Et les devoirs associés à la définition classique du citoyen dans un cadre national ne sont guère transposables à l’échelle de l’Union. Ainsi le devoir de défendre sa patrie n’a pas d’équivalent à l’échelle de l’Union. De même, la notion de civisme fiscal demeure une abstraction à l’échelle européenne, en l’absence de tout impôt direct prélevé par l’Union.

… et s’imposent modestement

En tant qu’électeur au sein de la démocratie représentative européenne, la baisse continue de la participation électorale aux élections européennes, le rendez-vous pourtant majeur lors duquel les citoyens peuvent s’exprimer, démontre qu’ils n’identifient pas complètement le vote aux élections européennes à un devoir civique. Quels que soient les pays, le niveau de participation aux élections nationales est toujours nettement supérieur à celui enregistré pour les élections européennes.

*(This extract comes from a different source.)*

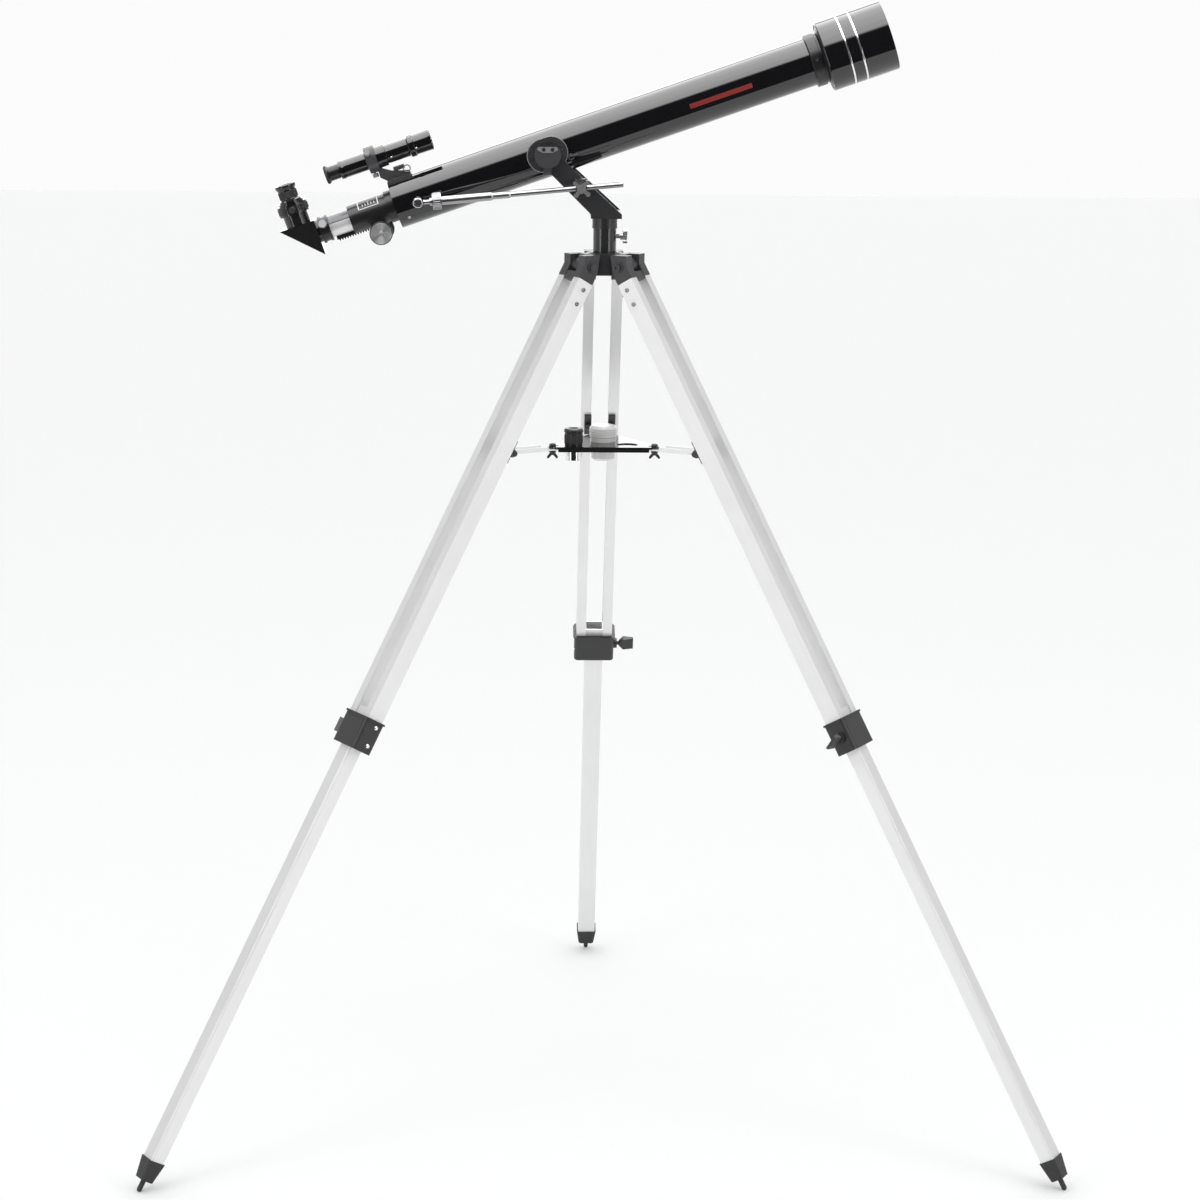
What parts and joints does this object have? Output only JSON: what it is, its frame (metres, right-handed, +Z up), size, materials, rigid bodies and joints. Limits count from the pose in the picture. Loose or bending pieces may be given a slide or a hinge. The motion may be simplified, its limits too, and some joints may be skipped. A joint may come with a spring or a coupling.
{
  "type": "telescope on tripod",
  "caption": "Small refracting telescope on a fork mount and folding tripod, with finder, right-angle eyepiece, slow-motion rod, accessory tray, sliding legs and working focuser.",
  "frame": {"origin": "on the floor, under the tripod's vertical axis", "axes": "+Z up, +X the way the optical tube points (it is raised 19.3 degrees), one leg stands along +Y"},
  "size_m": [1.0544, 0.9164, 1.3192],
  "materials": {
    "black_gloss": "gloss",
    "black_plastic": "satin",
    "grey_plastic": "satin",
    "black_metal": "semi-gloss",
    "bright_metal": "polished",
    "satin_aluminium": "satin anodised",
    "rubber": "matt",
    "steel": "brushed",
    "lens_glass": "polished",
    "clear_plastic": "translucent"
  },
  "bodies": {
    "tripod_head": {"head_casting": "grey_plastic", "head_plate": "grey_plastic", "pillar_tube": "black_gloss", "hinge_bolts": "black_metal", "accessory_tray": "black_gloss"},
    "azimuth_lock_screw": {"azimuth_lock_screw": "bright_metal"},
    "spare_eyepiece": {"spare_eyepiece": "black_plastic"},
    "eyepiece_case": {"eyepiece_case": "clear_plastic"},
    "yoke": {"yoke": "black_metal", "azimuth_spindle": "steel", "trunnion_caps": "black_plastic"},
    "optical_tube": {"main_tube": "black_gloss", "objective_cell": "black_plastic", "objective_lens": "lens_glass", "trunnion_saddles": "black_plastic", "focuser_body": "black_plastic", "rod_stud": "black_metal", "finder_bracket": "black_plastic", "finder_tube": "black_gloss", "finder_screws": "bright_metal"},
    "dew_shield": {"dew_shield": "black_gloss"},
    "finder_eyepiece": {"finder_eyepiece": "black_plastic"},
    "drawtube": {"drawtube": "bright_metal", "drawtube_rack": "black_plastic", "drawtube_collar": "black_plastic"},
    "focus_shaft": {"focus_pinion": "steel", "focus_knobs": "bright_metal"},
    "diagonal": {"diagonal_housing": "black_plastic", "diagonal_prism": "lens_glass"},
    "eyepiece": {"eyepiece": "black_plastic"},
    "drawtube_thumbscrew": {"drawtube_thumbscrew": "bright_metal"},
    "holder_thumbscrew": {"holder_thumbscrew": "bright_metal"},
    "slow_motion_rod": {"slow_motion_rod": "bright_metal"},
    "knurled_nut": {"knurled_nut": "bright_metal"},
    "rod_swivel": {"rod_swivel": "bright_metal"},
    "star_knob": {"star_knob": "bright_metal"},
    "leg_1": {"leg_rails_1": "satin_aluminium", "leg_top_1": "grey_plastic", "leg_collar_1": "black_plastic", "brace_bracket_1": "black_metal"},
    "leg_extension_1": {"leg_extension_1": "satin_aluminium", "foot_1": "rubber"},
    "leg_knob_1": {"leg_knob_1": "black_plastic"},
    "brace_arm_1": {"brace_arm_1": "satin_aluminium"},
    "leg_2": {"leg_rails_2": "satin_aluminium", "leg_top_2": "grey_plastic", "leg_collar_2": "black_plastic", "brace_bracket_2": "black_metal"},
    "leg_extension_2": {"leg_extension_2": "satin_aluminium", "foot_2": "rubber"},
    "leg_knob_2": {"leg_knob_2": "black_plastic"},
    "brace_arm_2": {"brace_arm_2": "satin_aluminium"},
    "leg_3": {"leg_rails_3": "satin_aluminium", "leg_top_3": "grey_plastic", "leg_collar_3": "black_plastic", "brace_bracket_3": "black_metal"},
    "leg_extension_3": {"leg_extension_3": "satin_aluminium", "foot_3": "rubber"},
    "leg_knob_3": {"leg_knob_3": "black_plastic"},
    "brace_arm_3": {"brace_arm_3": "satin_aluminium"}
  },
  "joints": [
    {"name": "azimuth", "type": "hinge", "parent": "tripod_head", "child": "yoke", "pos_m": [0, 0, 1.06], "axis": [0, 0, 1], "continuous": true},
    {"name": "azimuth_lock", "type": "hinge", "parent": "tripod_head", "child": "azimuth_lock_screw", "pos_m": [0.021, 0, 1.049], "axis": [1, 0, 0], "range_deg": [0, 180]},
    {"name": "altitude", "type": "hinge", "parent": "yoke", "child": "optical_tube", "pos_m": [-0.067, 0, 1.1445], "axis": [0, -1, 0], "range_deg": [-20, 45]},
    {"name": "dew_shield_slide", "type": "slide", "parent": "optical_tube", "child": "dew_shield", "axis": [0.9438, 0, 0.3305], "range_m": [0, 0.05]},
    {"name": "finder_focus", "type": "hinge", "parent": "optical_tube", "child": "finder_eyepiece", "pos_m": [-0.31252, 0, 1.11945], "axis": [-0.9438, 0, -0.3305], "continuous": true},
    {"name": "drawtube_slide", "type": "slide", "parent": "optical_tube", "child": "drawtube", "axis": [-0.9438, 0, -0.3305], "range_m": [-0.02, 0.06]},
    {"name": "focus_spin", "type": "hinge", "parent": "optical_tube", "child": "focus_shaft", "pos_m": [-0.25687, 0, 1.05311], "axis": [0, -1, 0], "range_deg": [-195, 577]},
    {"name": "diagonal_turn", "type": "hinge", "parent": "drawtube", "child": "diagonal", "pos_m": [-0.32749, 0, 1.05328], "axis": [-0.9438, 0, -0.3305], "continuous": true},
    {"name": "eyepiece_slide", "type": "slide", "parent": "diagonal", "child": "eyepiece", "axis": [-0.3305, 0, 0.9438], "range_m": [0, 0.03]},
    {"name": "drawtube_clamp", "type": "hinge", "parent": "drawtube", "child": "drawtube_thumbscrew", "pos_m": [-0.32183, 0, 1.05526], "axis": [-0.113, -0.9397, 0.3228], "range_deg": [0, 180]},
    {"name": "holder_clamp", "type": "hinge", "parent": "diagonal", "child": "holder_thumbscrew", "pos_m": [-0.35902, 0, 1.07826], "axis": [0, -1, 0], "range_deg": [0, 180]},
    {"name": "rod_tilt", "type": "hinge", "parent": "optical_tube", "child": "slow_motion_rod", "pos_m": [-0.21425, -0.047, 1.08965], "axis": [0, -1, 0], "range_deg": [-8, 4]},
    {"name": "rod_nut_turn", "type": "hinge", "parent": "slow_motion_rod", "child": "knurled_nut", "pos_m": [-0.19265, -0.047, 1.09172], "axis": [0.9954, 0, 0.0956], "continuous": true},
    {"name": "rod_swivel_turn", "type": "hinge", "parent": "yoke", "child": "rod_swivel", "pos_m": [-0.0283, -0.047, 1.1075], "axis": [0, -1, 0], "range_deg": [-18, 40]},
    {"name": "star_knob_turn", "type": "hinge", "parent": "rod_swivel", "child": "star_knob", "pos_m": [-0.0283, -0.058, 1.1075], "axis": [0, -1, 0], "range_deg": [0, 180]},
    {"name": "spare_eyepiece_lift", "type": "slide", "parent": "tripod_head", "child": "spare_eyepiece", "axis": [0, 0, 1], "range_m": [0, 0.05]},
    {"name": "eyepiece_case_lift", "type": "slide", "parent": "tripod_head", "child": "eyepiece_case", "axis": [0, 0, 1], "range_m": [0, 0.05]},
    {"name": "leg_1_fold", "type": "hinge", "parent": "tripod_head", "child": "leg_1", "pos_m": [0, 0.03, 1.016], "axis": [-1, 0, 0], "range_deg": [0, 12]},
    {"name": "leg_1_slide", "type": "slide", "parent": "leg_1", "child": "leg_extension_1", "axis": [0, -0.4925, 0.8703], "range_m": [0, 0.45]},
    {"name": "leg_1_clamp", "type": "hinge", "parent": "leg_1", "child": "leg_knob_1", "pos_m": [0.03, 0.32355, 0.49731], "axis": [-1, 0, 0], "range_deg": [0, 120]},
    {"name": "brace_arm_1_swing", "type": "hinge", "parent": "leg_1", "child": "brace_arm_1", "pos_m": [0, 0.12855, 0.80634], "axis": [-1, 0, 0], "range_deg": [-61, 0]},
    {"name": "leg_2_fold", "type": "hinge", "parent": "tripod_head", "child": "leg_2", "pos_m": [-0.02598, -0.015, 1.016], "axis": [0.5, -0.866, 0], "range_deg": [0, 12]},
    {"name": "leg_2_slide", "type": "slide", "parent": "leg_2", "child": "leg_extension_2", "axis": [0.4266, 0.2463, 0.8703], "range_m": [0, 0.45]},
    {"name": "leg_2_clamp", "type": "hinge", "parent": "leg_2", "child": "leg_knob_2", "pos_m": [-0.2952, -0.13579, 0.49731], "axis": [0.5, -0.866, 0], "range_deg": [0, 120]},
    {"name": "brace_arm_2_swing", "type": "hinge", "parent": "leg_2", "child": "brace_arm_2", "pos_m": [-0.11132, -0.06427, 0.80634], "axis": [0.5, -0.866, 0], "range_deg": [-61, 0]},
    {"name": "leg_3_fold", "type": "hinge", "parent": "tripod_head", "child": "leg_3", "pos_m": [0.02598, -0.015, 1.016], "axis": [0.5, 0.866, 0], "range_deg": [0, 12]},
    {"name": "leg_3_slide", "type": "slide", "parent": "leg_3", "child": "leg_extension_3", "axis": [-0.4266, 0.2463, 0.8703], "range_m": [0, 0.45]},
    {"name": "leg_3_clamp", "type": "hinge", "parent": "leg_3", "child": "leg_knob_3", "pos_m": [0.2652, -0.18776, 0.49731], "axis": [0.5, 0.866, 0], "range_deg": [0, 120]},
    {"name": "brace_arm_3_swing", "type": "hinge", "parent": "leg_3", "child": "brace_arm_3", "pos_m": [0.11132, -0.06427, 0.80634], "axis": [0.5, 0.866, 0], "range_deg": [-61, 0]}
  ],
  "couplings": [
    {"joint": "focus_spin", "follows": "drawtube_slide", "rad_per_m": 166.67},
    {"joint": "rod_tilt", "follows": "altitude", "ratio": -0.15},
    {"joint": "rod_swivel_turn", "follows": "altitude", "ratio": 0.85},
    {"joint": "brace_arm_1_swing", "follows": "leg_1_fold", "ratio": -5},
    {"joint": "brace_arm_2_swing", "follows": "leg_2_fold", "ratio": -5},
    {"joint": "brace_arm_3_swing", "follows": "leg_3_fold", "ratio": -5}
  ]
}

En tant que citoyen actif au sein de la démocratie participative européenne, le bilan des instruments comme le droit de pétition, le recours au médiateur européen et plus récemment l’initiative citoyenne européenne, est globalement modeste. De surcroit, c’est surtout un mode d’expression élitiste utilisé par des citoyens politisés, bien dotés en capital culturel, social et financier.

Force est donc de constater que malgré des acquis positifs depuis un quart de siècle, la citoyenneté européenne, ancrée dans la réalité des États-nations, doit s’enraciner dans la transmission d’une histoire et d’une civilisation, ce qui passe par l’école et la culture, un chantier qui, pour l’essentiel, reste à ouvrir.